Fotheringham-Parker was a wealthy amateur driver who participated in the 1951 British Grand Prix driving a privately-run Maserati 4CL. He once survived going over the top of the banking at Brooklands in an Alvis Silver Eagle.
Fotheringham-Parker was a wealthy amateur driver, typical of the British privateers at that time. He started racing an Alvis Silver Eagle at Brookland in 1932 however, in the August Senior Mountain Handicap race, he slid wide on the banking in the wet, over-corrected and went over the top. He went down the embankment and came to a halt against the railings which separated the entrance road from the banking. Shaken but uninjured, the car was sold in the following year.
Fotheringham-Parker graduated to an ERA and then on to a Maserati 4CL Grand Prix car, however his racing was interupted by the outbreak of World War II.
At the end of the war Fotheringham-Parker, now 38, took the old Maserati out of storage and went racing again, enjoying some success in the immediate post-war era.

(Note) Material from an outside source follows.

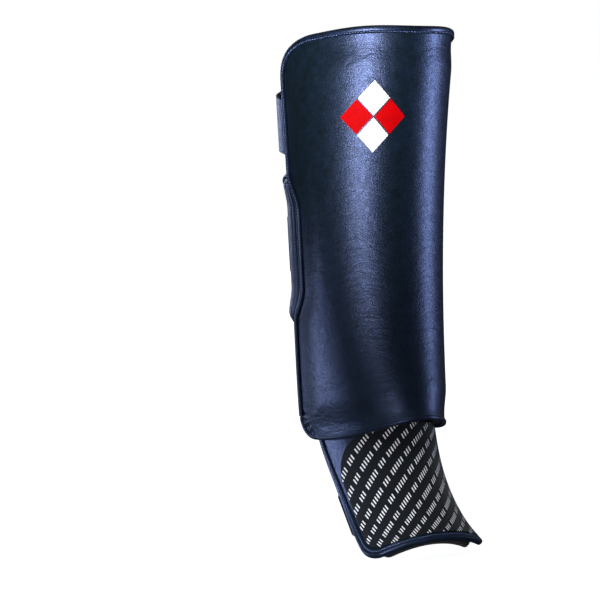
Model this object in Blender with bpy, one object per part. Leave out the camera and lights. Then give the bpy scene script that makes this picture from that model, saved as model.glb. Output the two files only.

In 1949 he finished second in the Wakefield Trophy at The Curragh and in 1951 made his one and only World Championship Grand Prix appearance at the British Grand Prix. He did not figure strongly and retired after a problem with an oil pipe. Later that year, he won a minor Formula One race at Winfield.
Fotheringham-Parker continued in sportscars in the 1950s, sharing an Aston Martin with Tony Gaze in the Goodwood Nine Hours and the Spa 24 Hours in 1953. He also competed in the 24 Hours of Le Mans race that year, sharing an Allard-Cadillac with Sidney Allard himself, but they retired after completing just four laps. The following year, 1954, he did the Monte Carlo Rally in a Willment Jupiter. It had been built for him to drive in the 1953 Monte Carlo Rally, but it was not finished in time. By then he was 47 and faded from the racing scene.
He retired to Rye in Sussex where he died in 1981 at the age of 74.